[DATA SUPPLIED start]

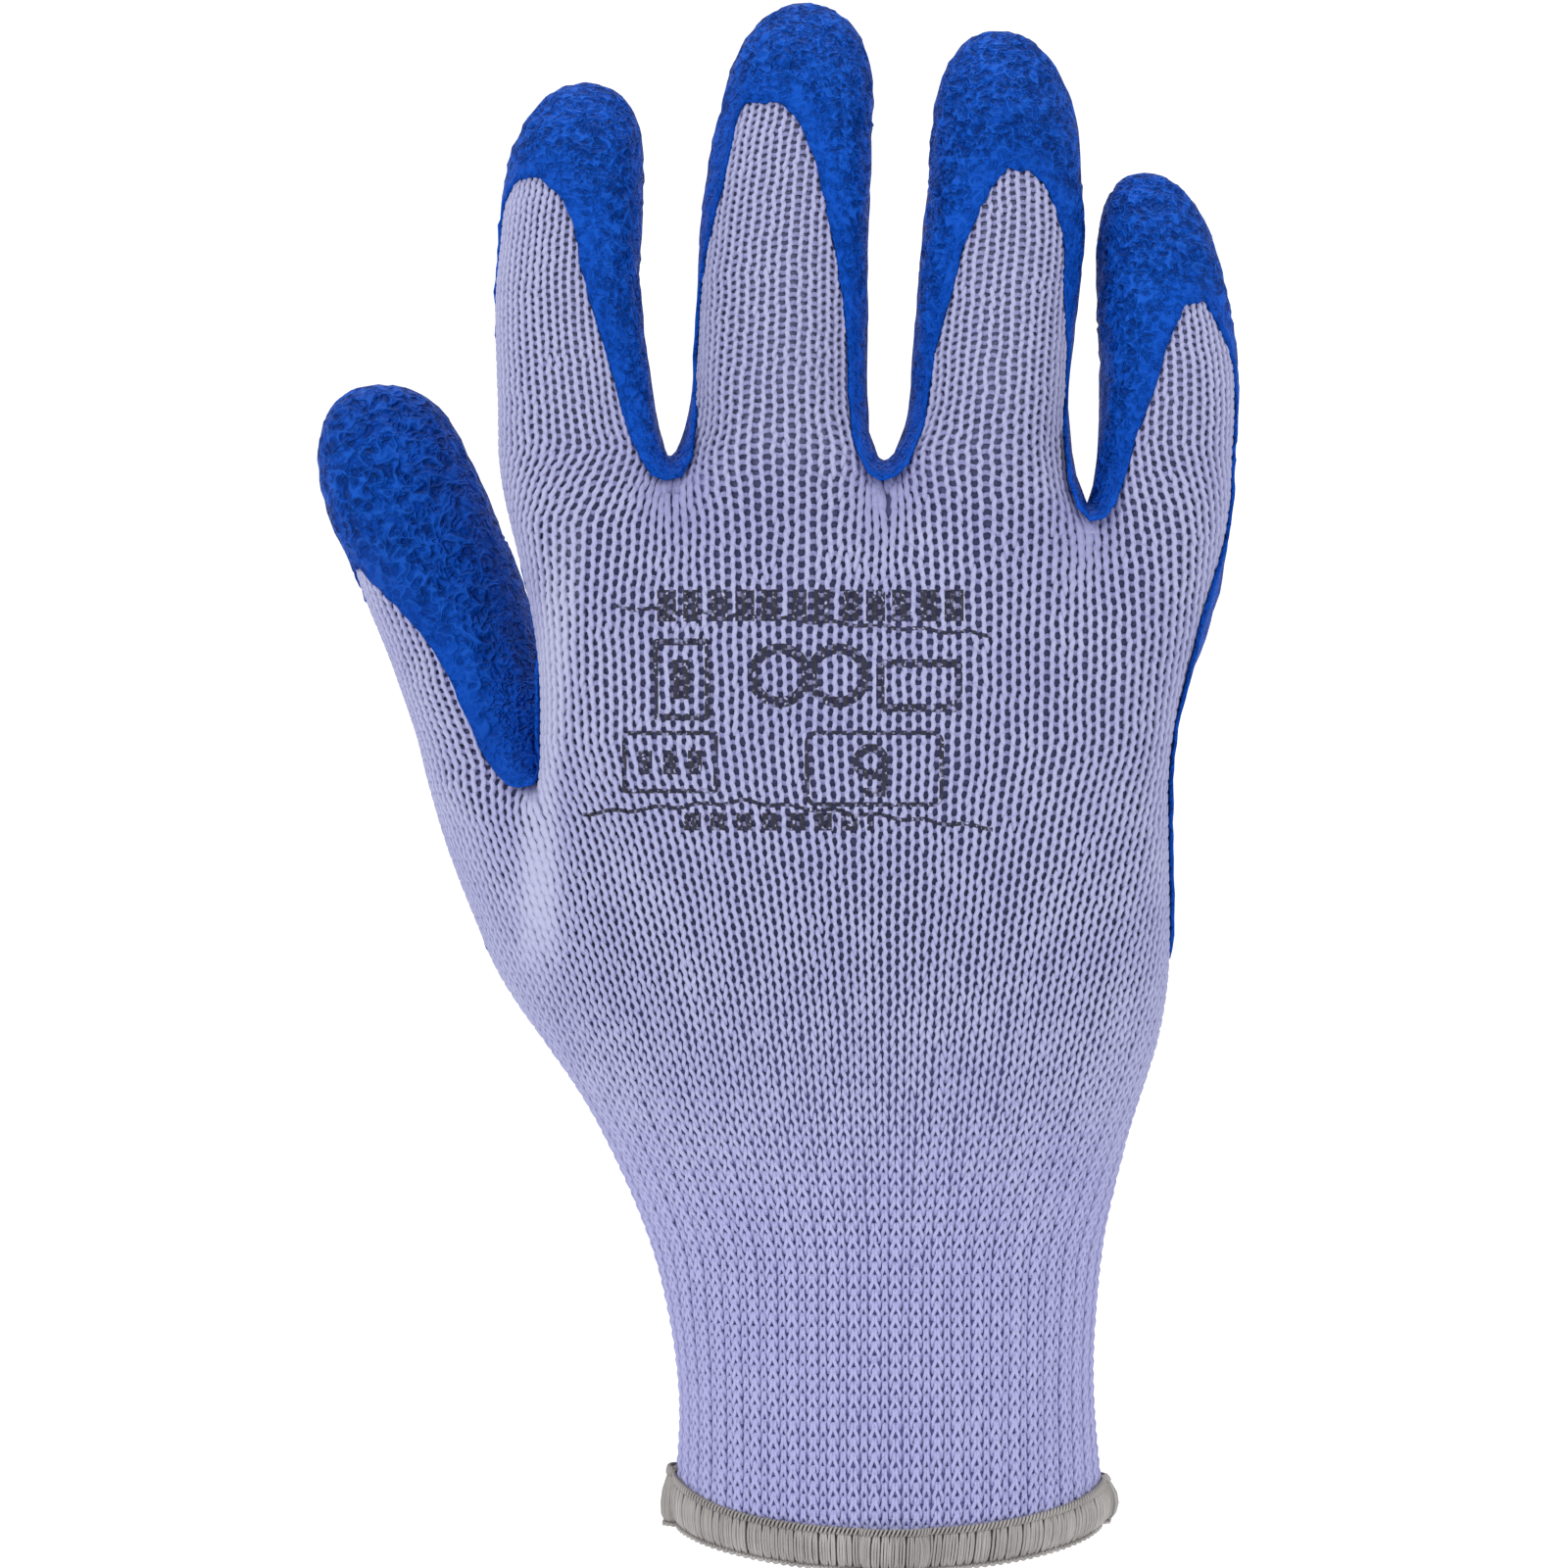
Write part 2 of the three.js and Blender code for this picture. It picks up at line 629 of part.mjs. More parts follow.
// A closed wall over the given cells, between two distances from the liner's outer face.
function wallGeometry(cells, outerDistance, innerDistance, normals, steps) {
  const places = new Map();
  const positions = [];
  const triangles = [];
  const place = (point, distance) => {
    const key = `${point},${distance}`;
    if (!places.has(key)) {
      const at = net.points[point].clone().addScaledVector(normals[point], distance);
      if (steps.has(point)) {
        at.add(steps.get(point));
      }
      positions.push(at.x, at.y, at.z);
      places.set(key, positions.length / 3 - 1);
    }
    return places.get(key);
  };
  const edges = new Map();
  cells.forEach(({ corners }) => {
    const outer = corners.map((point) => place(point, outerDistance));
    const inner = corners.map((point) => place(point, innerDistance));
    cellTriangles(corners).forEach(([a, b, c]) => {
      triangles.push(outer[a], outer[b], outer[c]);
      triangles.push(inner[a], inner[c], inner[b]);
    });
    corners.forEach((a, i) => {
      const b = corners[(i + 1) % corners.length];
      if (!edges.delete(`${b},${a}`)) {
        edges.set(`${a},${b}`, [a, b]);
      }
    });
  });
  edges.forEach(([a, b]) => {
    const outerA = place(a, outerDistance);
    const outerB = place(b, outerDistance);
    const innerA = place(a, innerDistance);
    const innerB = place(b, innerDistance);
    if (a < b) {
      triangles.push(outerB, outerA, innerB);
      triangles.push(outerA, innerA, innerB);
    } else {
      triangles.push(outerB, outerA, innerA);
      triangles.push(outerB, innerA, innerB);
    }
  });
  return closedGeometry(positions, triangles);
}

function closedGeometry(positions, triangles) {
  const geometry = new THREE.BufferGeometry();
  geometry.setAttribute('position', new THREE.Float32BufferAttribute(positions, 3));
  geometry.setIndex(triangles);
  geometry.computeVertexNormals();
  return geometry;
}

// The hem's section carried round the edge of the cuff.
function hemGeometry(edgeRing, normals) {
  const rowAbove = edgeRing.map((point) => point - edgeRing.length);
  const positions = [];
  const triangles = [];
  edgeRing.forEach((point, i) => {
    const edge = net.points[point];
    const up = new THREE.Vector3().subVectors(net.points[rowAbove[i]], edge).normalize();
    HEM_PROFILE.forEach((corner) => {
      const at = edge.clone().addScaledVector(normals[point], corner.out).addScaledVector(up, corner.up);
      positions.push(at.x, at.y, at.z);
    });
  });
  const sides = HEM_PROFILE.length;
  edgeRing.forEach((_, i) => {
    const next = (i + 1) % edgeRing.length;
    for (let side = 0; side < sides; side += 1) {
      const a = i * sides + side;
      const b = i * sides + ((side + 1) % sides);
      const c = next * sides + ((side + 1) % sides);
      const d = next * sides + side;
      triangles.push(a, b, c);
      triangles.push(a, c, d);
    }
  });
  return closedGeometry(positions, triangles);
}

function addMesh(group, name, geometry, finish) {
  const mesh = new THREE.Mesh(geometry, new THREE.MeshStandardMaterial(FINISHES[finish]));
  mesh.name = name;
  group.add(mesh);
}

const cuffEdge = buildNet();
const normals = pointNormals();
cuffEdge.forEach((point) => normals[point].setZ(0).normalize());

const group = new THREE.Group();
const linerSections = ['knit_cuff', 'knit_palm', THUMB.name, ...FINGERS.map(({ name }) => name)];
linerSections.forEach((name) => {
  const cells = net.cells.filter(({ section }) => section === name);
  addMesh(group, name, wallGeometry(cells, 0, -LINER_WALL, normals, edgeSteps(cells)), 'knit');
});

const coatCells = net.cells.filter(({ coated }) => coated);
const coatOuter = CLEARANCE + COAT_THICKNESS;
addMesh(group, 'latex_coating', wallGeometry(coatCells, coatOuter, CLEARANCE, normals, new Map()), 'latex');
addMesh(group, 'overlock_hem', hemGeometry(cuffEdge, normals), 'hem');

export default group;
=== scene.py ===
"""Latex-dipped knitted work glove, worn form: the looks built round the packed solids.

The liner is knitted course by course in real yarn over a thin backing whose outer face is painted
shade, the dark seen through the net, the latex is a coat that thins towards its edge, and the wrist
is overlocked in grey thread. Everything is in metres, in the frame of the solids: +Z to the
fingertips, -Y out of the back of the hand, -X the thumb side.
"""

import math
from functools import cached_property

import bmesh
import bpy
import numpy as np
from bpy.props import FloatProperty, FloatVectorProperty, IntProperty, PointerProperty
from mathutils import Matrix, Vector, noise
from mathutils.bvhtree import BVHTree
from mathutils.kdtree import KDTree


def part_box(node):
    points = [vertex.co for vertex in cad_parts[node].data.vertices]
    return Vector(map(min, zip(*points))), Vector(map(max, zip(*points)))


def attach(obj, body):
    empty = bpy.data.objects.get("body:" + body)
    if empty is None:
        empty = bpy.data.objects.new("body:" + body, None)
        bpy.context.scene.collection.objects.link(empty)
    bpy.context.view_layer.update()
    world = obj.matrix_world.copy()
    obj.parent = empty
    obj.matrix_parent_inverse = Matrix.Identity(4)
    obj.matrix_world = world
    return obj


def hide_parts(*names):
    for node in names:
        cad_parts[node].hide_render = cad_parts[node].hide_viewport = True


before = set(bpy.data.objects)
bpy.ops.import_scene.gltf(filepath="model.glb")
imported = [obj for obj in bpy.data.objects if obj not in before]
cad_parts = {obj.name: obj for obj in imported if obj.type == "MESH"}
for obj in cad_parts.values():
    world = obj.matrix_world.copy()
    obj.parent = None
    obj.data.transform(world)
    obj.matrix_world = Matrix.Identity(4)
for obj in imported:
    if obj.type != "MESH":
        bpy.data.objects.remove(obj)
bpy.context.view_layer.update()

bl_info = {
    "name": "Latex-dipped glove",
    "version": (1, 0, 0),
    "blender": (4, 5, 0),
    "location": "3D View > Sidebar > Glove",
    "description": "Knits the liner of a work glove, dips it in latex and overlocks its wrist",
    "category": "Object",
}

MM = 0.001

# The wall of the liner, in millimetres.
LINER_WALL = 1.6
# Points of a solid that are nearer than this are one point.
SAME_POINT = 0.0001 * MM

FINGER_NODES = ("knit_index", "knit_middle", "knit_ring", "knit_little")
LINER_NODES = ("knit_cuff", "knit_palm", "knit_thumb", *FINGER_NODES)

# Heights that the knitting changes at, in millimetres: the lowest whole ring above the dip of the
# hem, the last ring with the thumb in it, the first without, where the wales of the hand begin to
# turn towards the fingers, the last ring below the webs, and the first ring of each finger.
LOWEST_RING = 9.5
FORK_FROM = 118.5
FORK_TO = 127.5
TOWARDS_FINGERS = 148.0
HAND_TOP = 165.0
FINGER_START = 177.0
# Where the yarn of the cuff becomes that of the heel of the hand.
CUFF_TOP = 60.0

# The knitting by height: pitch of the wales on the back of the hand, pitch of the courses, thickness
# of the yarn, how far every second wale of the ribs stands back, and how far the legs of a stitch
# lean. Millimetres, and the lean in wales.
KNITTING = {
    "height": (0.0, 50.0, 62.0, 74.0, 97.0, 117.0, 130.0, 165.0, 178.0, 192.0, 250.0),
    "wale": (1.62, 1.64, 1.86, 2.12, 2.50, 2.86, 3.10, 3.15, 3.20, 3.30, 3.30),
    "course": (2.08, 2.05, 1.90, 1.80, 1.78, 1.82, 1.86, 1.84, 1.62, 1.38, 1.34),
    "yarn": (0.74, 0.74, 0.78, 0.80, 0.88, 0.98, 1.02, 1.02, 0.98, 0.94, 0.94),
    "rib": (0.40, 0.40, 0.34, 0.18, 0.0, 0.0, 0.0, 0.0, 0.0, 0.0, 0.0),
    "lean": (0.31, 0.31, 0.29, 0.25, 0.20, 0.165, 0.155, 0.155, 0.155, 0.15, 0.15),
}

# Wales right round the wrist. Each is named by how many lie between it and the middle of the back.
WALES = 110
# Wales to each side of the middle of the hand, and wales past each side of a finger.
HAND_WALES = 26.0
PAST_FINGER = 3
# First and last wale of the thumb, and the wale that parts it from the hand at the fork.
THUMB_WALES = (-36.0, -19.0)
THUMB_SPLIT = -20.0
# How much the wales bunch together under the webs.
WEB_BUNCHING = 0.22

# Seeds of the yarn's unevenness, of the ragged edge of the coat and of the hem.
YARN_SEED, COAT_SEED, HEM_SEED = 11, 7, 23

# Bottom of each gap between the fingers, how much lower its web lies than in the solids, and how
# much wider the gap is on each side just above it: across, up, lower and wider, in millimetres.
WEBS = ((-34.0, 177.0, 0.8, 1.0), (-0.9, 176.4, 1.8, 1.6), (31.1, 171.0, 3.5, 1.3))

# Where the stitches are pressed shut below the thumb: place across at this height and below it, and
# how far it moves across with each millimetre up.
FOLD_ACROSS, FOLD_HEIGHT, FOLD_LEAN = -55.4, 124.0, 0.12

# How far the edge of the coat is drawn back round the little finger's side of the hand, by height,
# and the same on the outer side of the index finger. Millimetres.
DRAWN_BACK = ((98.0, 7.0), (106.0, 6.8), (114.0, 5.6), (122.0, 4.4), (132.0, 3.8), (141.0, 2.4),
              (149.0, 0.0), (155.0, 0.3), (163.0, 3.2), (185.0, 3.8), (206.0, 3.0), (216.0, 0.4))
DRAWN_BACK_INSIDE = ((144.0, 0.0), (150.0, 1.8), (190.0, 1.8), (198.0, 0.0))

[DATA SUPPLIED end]
[DATA SUPPLIED start]

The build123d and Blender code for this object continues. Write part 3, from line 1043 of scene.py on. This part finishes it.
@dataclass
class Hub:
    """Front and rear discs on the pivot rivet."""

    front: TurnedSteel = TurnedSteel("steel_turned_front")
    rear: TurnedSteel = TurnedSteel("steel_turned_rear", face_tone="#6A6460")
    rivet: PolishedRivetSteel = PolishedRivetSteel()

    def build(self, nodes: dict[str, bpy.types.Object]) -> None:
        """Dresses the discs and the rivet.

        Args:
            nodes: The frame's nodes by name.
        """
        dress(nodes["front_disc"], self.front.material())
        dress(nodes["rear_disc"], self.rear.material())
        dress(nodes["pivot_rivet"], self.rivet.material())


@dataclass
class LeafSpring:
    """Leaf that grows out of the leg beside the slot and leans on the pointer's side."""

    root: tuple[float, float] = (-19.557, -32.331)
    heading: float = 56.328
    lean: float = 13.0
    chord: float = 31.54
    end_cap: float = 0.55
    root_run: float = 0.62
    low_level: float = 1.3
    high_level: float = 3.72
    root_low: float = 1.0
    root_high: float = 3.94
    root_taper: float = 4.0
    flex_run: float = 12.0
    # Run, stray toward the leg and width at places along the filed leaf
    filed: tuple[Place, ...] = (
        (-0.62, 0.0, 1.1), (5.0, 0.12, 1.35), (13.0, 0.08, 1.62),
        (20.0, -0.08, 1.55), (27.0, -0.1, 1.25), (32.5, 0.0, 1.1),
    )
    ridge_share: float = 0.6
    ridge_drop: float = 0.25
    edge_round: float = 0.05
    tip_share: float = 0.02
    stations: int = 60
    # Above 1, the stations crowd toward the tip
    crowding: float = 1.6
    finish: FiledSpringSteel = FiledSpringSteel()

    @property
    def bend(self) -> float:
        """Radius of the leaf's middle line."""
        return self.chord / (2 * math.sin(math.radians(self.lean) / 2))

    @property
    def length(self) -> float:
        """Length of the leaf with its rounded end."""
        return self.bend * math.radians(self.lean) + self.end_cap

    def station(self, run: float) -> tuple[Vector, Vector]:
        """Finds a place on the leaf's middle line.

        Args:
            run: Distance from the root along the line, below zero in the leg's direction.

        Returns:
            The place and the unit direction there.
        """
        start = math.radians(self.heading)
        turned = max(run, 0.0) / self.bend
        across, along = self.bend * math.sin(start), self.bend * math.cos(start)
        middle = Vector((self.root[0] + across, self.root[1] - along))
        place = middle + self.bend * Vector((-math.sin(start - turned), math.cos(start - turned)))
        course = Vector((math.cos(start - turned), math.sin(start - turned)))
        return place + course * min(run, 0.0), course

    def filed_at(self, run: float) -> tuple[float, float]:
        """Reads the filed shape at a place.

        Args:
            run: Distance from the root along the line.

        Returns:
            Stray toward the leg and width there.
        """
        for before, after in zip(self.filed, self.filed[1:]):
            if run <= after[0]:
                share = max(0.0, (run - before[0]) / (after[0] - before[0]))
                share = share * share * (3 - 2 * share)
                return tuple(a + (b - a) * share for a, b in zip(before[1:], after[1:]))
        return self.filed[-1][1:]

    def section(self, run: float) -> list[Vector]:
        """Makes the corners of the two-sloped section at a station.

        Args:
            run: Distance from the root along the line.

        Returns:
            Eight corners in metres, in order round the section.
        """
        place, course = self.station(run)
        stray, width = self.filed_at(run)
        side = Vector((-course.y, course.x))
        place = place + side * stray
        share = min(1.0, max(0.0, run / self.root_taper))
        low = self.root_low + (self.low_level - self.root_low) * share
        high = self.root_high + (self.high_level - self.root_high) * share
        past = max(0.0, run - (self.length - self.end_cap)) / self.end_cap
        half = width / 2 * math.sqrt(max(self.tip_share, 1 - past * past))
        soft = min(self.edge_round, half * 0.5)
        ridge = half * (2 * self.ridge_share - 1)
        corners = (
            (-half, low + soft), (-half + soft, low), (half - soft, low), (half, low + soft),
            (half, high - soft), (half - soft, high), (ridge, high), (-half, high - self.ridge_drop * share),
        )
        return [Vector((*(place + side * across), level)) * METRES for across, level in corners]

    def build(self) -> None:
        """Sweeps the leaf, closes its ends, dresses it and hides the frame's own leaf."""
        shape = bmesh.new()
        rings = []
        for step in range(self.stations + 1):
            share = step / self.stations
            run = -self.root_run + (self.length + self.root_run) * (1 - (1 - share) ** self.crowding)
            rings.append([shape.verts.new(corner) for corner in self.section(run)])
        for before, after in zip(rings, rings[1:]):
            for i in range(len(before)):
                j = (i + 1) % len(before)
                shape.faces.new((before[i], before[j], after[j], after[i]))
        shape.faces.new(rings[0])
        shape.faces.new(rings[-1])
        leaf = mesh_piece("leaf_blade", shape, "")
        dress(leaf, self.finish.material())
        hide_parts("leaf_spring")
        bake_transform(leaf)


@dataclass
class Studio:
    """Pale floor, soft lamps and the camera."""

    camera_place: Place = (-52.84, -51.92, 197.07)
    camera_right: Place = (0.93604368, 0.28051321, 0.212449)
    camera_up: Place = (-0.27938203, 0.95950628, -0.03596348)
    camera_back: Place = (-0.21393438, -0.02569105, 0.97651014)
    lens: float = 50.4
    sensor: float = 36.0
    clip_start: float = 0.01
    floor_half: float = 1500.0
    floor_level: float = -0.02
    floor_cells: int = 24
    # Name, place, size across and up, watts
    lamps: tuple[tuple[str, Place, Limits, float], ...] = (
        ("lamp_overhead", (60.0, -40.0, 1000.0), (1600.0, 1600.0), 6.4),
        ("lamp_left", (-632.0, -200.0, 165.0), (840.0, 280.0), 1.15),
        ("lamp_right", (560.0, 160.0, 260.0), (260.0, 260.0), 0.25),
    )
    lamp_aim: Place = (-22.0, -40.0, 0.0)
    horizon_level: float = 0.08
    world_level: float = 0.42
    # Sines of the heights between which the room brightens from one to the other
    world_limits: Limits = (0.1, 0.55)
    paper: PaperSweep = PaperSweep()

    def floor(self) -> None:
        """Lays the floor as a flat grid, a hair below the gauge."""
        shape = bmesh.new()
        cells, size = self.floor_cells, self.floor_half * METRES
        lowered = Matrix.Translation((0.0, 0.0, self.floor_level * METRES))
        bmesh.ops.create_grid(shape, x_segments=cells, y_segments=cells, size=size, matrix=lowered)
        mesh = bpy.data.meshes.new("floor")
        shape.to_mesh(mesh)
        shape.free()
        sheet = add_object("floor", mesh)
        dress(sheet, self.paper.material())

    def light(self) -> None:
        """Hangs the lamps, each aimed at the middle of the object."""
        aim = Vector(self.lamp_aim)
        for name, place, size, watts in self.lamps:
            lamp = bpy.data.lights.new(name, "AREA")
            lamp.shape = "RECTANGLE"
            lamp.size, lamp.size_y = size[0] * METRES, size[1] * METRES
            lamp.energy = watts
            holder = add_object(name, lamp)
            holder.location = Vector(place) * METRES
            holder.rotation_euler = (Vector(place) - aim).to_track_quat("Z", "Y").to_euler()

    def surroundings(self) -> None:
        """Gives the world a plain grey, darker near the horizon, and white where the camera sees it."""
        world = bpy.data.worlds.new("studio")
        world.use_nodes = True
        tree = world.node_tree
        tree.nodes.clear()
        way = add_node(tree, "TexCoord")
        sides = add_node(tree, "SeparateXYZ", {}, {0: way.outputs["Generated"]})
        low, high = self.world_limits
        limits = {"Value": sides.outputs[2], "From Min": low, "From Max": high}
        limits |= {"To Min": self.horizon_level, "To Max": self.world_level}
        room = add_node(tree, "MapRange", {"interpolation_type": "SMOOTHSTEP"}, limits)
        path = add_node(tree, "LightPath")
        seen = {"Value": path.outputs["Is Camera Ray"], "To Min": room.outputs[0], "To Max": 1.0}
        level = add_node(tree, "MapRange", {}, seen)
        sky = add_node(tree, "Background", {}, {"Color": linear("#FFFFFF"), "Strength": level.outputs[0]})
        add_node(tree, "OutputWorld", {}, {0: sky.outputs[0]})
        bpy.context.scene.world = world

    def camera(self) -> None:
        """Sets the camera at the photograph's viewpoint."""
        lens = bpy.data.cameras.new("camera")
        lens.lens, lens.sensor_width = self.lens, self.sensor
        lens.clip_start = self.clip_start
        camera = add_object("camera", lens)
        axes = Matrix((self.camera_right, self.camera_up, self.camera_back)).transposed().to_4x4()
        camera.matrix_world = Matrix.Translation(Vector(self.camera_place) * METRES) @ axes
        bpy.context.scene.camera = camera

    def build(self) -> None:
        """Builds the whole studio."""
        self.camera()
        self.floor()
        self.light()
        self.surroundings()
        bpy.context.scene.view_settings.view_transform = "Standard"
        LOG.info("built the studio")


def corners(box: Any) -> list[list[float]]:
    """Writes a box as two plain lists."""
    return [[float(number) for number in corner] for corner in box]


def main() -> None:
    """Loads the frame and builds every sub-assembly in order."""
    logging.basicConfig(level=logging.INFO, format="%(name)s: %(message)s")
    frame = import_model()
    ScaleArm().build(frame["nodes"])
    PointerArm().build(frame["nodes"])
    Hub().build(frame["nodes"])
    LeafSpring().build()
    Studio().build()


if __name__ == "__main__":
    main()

[DATA SUPPLIED end]

__PROBLEM REQUIREMENTS__. Using the records above, gather all lines where the string "context" is present.

__OUTPUT__.
        bpy.context.scene.collection.objects.link(empty)
    bpy.context.view_layer.update()
bpy.context.view_layer.update()
        bpy.context.scene.world = world
        bpy.context.scene.camera = camera
        bpy.context.scene.view_settings.view_transform = "Standard"